Impact On The U.S. Economy
The Smoot-Hawley Act did not directly impact the U.S. economy. Instead, it was said to have an effect through other routes, such as bank failures. Trade conflicts were one of the major effects of the Smoot-Hawley Tariff Act. Gold continued to enter the United States due to trade disputes, keeping prices inflated. However, there was a decline in net exports due to the artificially high pricing. This led to bank runs due to decreased net exports and deflation. A recession turned into a depression that lasted over a decade due to the improper handling of bank failures.

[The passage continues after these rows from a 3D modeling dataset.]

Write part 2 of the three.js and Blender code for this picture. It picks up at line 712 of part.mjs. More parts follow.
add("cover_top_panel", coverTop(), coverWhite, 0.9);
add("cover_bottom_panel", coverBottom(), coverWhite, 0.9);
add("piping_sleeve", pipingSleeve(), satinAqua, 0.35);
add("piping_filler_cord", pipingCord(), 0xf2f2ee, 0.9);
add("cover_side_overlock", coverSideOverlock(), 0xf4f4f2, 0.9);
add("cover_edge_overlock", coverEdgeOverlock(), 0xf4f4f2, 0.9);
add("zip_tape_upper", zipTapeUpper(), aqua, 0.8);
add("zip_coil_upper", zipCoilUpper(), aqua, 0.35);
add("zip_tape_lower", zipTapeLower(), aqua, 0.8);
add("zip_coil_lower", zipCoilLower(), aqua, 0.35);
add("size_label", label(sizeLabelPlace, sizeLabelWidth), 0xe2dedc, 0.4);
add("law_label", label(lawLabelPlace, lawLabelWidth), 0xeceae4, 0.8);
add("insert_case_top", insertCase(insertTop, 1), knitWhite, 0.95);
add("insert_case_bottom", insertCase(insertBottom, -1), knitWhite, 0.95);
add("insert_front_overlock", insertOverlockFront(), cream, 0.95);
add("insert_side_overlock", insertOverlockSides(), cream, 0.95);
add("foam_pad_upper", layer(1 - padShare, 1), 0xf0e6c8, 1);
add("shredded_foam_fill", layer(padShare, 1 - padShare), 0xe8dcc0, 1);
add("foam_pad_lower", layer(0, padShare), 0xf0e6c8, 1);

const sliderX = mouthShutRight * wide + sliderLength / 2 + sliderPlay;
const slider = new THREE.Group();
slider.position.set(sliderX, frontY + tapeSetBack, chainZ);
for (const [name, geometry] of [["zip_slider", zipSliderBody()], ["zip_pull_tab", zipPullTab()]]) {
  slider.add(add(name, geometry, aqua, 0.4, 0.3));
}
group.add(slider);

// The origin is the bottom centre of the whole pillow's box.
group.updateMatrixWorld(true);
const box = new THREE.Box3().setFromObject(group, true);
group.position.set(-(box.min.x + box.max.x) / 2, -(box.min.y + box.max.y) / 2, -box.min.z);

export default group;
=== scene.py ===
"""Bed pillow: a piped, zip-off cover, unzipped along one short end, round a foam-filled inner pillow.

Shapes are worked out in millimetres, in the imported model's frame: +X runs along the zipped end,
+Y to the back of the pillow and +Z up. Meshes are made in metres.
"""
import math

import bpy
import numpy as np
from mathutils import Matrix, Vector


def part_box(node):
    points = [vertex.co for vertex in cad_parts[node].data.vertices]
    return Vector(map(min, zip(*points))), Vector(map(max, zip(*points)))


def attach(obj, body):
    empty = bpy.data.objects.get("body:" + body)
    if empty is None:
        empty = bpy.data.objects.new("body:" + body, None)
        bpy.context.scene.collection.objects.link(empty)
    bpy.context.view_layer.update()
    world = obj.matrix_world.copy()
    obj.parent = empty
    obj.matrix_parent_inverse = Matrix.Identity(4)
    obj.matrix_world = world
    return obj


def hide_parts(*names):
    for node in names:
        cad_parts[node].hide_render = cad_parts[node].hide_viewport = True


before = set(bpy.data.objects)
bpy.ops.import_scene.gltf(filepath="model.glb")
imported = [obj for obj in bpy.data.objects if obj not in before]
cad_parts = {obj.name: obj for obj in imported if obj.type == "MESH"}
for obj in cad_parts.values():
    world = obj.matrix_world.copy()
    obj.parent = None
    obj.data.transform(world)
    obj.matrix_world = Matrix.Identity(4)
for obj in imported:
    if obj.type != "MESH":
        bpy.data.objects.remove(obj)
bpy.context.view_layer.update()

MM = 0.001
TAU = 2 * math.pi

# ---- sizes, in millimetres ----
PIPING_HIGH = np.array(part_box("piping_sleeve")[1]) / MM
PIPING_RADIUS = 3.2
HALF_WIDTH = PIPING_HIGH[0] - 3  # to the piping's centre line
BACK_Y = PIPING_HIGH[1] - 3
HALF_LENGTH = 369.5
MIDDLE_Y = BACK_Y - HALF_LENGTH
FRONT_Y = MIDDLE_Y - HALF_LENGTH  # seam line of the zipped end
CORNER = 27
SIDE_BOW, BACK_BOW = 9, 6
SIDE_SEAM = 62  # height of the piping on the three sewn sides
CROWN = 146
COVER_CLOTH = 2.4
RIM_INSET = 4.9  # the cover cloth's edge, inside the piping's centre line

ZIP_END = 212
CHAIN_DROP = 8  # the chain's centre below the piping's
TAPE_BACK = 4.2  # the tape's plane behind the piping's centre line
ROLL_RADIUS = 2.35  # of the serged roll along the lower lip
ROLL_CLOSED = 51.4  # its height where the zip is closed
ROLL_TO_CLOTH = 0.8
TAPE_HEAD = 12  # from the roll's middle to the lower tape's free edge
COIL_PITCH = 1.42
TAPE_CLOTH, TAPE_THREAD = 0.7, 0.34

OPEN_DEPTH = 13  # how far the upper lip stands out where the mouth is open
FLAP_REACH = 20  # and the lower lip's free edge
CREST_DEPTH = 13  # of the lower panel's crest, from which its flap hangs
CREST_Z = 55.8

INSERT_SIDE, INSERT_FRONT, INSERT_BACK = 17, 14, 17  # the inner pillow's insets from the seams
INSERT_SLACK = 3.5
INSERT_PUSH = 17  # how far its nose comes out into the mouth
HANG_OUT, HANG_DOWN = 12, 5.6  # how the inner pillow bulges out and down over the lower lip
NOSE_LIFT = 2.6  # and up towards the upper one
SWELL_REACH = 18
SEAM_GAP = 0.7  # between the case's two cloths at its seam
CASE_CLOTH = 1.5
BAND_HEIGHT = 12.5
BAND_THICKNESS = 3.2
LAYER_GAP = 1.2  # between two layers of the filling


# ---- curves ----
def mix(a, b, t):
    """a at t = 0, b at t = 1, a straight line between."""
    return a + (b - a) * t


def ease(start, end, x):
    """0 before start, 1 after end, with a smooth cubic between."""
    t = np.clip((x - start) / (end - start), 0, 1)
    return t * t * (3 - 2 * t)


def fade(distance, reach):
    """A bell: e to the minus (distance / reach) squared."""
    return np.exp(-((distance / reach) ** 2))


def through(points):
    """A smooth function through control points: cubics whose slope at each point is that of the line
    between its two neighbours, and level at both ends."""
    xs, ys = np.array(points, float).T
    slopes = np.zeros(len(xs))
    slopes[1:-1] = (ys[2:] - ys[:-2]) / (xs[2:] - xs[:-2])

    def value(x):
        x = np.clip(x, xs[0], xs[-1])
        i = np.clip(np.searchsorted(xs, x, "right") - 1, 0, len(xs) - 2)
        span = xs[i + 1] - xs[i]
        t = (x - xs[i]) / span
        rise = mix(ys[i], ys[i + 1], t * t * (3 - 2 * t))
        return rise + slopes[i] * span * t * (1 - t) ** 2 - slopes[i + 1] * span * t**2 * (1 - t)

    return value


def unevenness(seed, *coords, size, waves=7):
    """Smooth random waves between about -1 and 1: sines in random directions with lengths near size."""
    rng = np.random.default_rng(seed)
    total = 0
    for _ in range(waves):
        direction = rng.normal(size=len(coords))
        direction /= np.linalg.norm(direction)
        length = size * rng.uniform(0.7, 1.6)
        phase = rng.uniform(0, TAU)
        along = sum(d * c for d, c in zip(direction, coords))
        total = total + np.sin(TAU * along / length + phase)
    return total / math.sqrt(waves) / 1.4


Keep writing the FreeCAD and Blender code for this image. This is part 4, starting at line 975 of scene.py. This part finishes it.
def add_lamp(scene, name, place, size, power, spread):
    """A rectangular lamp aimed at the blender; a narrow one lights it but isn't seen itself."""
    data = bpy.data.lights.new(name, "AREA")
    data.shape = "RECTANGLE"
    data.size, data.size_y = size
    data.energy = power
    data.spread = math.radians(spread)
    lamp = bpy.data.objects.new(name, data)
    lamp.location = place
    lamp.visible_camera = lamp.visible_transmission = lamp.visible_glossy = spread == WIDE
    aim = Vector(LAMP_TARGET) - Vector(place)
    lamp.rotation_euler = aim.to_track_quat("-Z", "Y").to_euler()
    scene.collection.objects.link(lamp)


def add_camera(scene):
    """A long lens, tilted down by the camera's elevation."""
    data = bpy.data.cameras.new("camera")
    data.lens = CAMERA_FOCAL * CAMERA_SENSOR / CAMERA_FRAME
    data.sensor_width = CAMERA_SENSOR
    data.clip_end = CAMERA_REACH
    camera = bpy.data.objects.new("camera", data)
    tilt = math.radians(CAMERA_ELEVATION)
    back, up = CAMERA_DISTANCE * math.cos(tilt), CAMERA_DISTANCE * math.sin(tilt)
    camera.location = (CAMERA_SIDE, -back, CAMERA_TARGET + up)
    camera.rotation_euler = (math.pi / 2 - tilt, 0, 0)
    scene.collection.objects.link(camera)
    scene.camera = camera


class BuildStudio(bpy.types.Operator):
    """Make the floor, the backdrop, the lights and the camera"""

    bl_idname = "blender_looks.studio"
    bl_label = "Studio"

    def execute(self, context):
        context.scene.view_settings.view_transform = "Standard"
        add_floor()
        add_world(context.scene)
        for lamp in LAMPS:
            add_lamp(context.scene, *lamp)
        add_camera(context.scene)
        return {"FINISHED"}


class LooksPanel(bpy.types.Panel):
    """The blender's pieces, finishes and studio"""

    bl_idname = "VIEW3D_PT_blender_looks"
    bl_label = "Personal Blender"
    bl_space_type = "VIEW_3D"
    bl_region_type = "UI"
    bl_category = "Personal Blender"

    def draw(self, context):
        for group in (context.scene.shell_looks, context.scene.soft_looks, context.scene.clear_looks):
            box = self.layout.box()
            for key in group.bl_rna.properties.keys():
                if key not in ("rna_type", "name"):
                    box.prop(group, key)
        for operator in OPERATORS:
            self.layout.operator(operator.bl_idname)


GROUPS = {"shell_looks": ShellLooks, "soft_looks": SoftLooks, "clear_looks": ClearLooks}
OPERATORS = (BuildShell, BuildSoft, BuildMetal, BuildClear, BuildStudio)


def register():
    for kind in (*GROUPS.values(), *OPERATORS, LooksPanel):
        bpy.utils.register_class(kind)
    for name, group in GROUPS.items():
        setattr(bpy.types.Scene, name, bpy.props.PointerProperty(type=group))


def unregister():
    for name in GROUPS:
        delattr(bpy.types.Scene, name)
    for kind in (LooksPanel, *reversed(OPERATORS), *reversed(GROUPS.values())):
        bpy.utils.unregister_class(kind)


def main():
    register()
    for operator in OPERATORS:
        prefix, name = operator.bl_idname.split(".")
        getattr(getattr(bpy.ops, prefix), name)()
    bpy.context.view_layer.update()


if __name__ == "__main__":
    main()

Frequently Asked Questions (FAQs)
The Smoot-Hawley Act diverted consumer demand away from foreign products by imposing high tariffs on imported goods. This made foreign products more expensive for consumers, leading them to seek alternative domestic options instead.
The misuses of the Smoot-Hawley Tariff Act were significant and had far-reaching consequences. One major misuse was its negative impact on international trade. The Act's imposition of high tariffs on imported goods triggered retaliatory actions from other countries, resulting in a downward spiral of global trade. This retaliatory tariff war further exacerbated the economic conditions of the Great Depression, hindering economic recovery and prolonging the financial crisis. The Act's protectionist measures hindered the growth of international commerce and contributed to worsening economic conditions domestically and abroad.
European countries reacted to the Hawley-Smoot Tariff by retaliating against their own tariffs. They saw the Act as protectionist and harmful to international trade. Many European nations imposed higher tariffs on American goods, leading to a further decline in global trade and exacerbating the economic downturn of the Great Depression.